それとの対比である最後の殺人現場は、【運命】に対する挫折をより一層際立たせ、私たち観客に、【運命】に抗う肯定感の後に、【運命】に翻弄されて挫折もしている現実の自分自身を思い起こさせて、深い感銘を受けることになったと思われます。
なぜこの映画は、(本来、表面的には悪人に見える)金持ち家族を良い人に描き、(本来、表面的には善人に見える)貧乏家族を計算高い人間に描いたのか‥
その理由は、問題をどちらの家族の個人に原因を還元するのではなく、【運命】に抗いながら翻弄されて挫折もしている人間の深さを描いたからだと思われます。
(※主人公の貧乏家族の息子キム・ギウは、妹とは違い、(おそらく)地下の住人を始末し決着しようと最後に岩を持ってパク家の地下室に向かいます。
しかし、地下の住人であるグンセに殺されたのは、彼らを始末しようとした主人公キム・ギウではなく、食事を持って行こうとしていた妹のキム・ギジョンの方でした。
このこともポン・ジュノ監督が偶然のあるいは皮肉に満ちた【運命】を描いているところと思われます。
主人公キム・ギウが、妹の死を知り殺人事件を知ることになって笑いが止まらなくなるのも、悲劇が喜劇に見える【運命】を表現していると思われます。
最後の、おそらくかなわない夢なんだろうなとも思わせる、主人公の未来への妄想をも含めて‥)
世界中でこの映画『パラサイト 半地下の家族』が絶賛されているのは、そんな私たちが甘受している(格差社会や時代をも含む)人間の【運命】の深い底にこの映画が到達しているからだと思われています。
(もちろん、その【運命】を地下と地上という<構造>としても画面に描いた素晴らしさもあるのですが‥)
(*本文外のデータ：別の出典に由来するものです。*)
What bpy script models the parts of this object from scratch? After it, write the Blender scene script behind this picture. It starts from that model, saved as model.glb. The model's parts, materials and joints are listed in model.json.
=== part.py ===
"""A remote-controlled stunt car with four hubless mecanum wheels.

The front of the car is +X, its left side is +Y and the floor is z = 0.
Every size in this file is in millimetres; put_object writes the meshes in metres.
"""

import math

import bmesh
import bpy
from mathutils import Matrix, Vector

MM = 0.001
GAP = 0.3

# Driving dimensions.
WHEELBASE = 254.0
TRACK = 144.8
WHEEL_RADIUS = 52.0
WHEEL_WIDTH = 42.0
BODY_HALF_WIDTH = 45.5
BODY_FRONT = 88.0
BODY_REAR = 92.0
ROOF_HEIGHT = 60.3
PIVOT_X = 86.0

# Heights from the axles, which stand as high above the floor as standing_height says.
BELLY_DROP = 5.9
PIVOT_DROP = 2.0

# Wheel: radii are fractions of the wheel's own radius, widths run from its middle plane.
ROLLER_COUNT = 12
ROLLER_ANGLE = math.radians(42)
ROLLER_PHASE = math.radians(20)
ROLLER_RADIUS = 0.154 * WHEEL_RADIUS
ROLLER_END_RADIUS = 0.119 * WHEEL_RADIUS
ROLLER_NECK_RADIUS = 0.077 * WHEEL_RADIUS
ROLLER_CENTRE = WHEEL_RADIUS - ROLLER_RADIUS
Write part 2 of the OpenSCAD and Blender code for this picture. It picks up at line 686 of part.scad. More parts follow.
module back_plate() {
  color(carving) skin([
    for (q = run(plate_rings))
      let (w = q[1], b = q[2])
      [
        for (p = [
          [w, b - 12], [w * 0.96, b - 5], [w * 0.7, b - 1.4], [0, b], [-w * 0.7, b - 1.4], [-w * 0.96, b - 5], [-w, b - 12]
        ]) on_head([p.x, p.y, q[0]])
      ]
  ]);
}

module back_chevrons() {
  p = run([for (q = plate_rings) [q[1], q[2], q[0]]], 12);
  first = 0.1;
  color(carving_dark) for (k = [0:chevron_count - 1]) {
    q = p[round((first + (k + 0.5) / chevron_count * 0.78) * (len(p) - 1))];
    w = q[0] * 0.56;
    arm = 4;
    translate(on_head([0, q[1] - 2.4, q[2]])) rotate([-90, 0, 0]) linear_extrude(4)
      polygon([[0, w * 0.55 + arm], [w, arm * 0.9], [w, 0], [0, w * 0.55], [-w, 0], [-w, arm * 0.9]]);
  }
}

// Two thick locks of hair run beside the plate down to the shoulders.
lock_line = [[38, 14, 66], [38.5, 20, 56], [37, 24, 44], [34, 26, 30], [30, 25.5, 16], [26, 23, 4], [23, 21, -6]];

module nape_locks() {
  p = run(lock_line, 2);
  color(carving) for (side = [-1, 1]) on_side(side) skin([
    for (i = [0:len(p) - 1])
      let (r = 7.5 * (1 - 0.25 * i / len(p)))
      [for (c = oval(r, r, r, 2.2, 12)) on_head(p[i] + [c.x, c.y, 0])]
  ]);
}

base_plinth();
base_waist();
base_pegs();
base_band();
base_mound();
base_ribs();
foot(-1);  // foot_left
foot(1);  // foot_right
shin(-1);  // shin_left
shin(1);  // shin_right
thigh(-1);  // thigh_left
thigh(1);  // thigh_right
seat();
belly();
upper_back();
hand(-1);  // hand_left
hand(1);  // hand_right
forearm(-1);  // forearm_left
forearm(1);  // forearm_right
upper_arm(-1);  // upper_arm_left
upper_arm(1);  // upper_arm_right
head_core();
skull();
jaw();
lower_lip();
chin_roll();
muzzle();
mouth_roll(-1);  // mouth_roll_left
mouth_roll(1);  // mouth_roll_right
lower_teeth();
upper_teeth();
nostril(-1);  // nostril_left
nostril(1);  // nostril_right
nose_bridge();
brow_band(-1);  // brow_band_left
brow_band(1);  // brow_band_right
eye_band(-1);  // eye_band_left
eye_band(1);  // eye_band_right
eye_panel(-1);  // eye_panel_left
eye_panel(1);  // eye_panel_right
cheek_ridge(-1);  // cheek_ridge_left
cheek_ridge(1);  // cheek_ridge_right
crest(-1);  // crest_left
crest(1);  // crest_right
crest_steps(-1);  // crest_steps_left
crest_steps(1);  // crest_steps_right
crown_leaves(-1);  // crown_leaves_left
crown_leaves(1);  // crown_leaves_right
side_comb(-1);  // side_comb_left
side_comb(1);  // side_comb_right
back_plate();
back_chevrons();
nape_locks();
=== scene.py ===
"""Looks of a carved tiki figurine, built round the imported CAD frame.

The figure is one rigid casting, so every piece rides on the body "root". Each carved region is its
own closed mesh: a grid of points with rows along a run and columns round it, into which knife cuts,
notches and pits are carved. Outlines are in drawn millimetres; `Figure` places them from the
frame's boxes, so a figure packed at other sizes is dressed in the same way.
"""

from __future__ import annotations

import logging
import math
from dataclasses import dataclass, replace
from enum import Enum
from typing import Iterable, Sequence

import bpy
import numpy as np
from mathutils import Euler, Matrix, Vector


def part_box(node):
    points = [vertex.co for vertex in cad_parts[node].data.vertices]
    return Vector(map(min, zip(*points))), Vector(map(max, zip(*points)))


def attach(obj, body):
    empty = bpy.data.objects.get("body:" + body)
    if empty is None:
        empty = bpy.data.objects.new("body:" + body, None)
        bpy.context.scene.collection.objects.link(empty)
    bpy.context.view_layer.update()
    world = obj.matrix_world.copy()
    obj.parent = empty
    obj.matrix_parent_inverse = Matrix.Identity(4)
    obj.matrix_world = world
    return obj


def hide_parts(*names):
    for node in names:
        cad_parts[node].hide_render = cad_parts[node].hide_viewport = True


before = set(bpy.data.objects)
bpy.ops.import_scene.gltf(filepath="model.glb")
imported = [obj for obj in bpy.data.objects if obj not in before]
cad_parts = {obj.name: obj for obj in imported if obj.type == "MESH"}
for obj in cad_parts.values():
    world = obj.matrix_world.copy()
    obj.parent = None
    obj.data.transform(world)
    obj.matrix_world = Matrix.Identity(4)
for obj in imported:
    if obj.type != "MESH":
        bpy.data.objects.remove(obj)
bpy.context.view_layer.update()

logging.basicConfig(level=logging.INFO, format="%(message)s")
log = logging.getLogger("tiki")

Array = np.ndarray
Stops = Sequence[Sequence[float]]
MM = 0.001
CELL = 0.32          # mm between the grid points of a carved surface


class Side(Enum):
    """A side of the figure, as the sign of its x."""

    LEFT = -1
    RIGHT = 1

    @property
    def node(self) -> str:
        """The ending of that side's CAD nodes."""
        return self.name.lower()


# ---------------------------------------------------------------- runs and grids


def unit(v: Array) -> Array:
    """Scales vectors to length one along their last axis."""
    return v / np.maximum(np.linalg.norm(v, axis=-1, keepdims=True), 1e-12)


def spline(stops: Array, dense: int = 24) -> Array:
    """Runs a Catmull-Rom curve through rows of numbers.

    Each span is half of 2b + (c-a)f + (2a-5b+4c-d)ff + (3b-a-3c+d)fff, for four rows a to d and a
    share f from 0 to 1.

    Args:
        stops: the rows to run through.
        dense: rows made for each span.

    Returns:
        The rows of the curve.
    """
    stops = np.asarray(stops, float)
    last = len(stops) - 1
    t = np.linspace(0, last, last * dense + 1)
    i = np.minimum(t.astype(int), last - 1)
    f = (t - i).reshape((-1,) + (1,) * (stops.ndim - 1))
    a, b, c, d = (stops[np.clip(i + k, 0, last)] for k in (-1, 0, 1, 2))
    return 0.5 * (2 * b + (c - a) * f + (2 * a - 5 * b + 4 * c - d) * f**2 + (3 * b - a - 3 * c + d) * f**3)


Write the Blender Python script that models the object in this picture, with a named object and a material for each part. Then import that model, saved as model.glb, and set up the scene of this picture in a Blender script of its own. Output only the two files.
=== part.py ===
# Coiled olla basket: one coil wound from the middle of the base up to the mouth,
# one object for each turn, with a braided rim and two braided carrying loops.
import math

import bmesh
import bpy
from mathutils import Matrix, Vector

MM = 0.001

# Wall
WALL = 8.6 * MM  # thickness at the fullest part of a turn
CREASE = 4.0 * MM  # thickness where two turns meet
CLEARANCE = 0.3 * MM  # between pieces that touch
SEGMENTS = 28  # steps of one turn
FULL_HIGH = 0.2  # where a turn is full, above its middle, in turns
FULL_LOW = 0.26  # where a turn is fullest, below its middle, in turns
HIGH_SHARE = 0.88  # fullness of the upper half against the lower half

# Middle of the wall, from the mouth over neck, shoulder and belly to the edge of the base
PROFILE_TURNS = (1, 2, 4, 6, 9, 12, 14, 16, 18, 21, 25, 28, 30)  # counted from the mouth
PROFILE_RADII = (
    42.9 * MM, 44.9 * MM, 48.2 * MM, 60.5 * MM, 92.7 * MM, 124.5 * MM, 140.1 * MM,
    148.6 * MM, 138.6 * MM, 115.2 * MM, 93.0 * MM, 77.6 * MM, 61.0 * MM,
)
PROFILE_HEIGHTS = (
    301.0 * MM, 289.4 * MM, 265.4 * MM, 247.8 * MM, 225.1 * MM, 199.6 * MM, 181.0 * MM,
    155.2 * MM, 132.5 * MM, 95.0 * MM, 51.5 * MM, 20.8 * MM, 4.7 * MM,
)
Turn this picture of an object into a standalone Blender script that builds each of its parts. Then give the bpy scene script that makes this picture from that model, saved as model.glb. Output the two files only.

表層の、個人が周りがどうにかしてないからこの問題が起こっているのだ、格差社会の貧困が描かれているから素晴らしいのだ、の分析は、この映画の本質を捉えていないと個人的には強く思われています。
そしてそんな善悪がきっぱり分かれていて、善の側に立つ主人公が善のまま、悪の側を倒すといった(個人的には底の浅いまやかしの)主張がまかり通り、そんな人間理解の浅すぎる(つまらない)作品が、勘違いの元で作られていることもまた事実です‥
そんな表層の喧騒から遥かに遠い地点に達し、この映画は、【運命】に抗い翻弄される私たちに、逆説的に勇気を与える作品になっていると思われています。
まごうことなき傑作だったと今も強く思われています。素晴らしい作品をありがとうございました。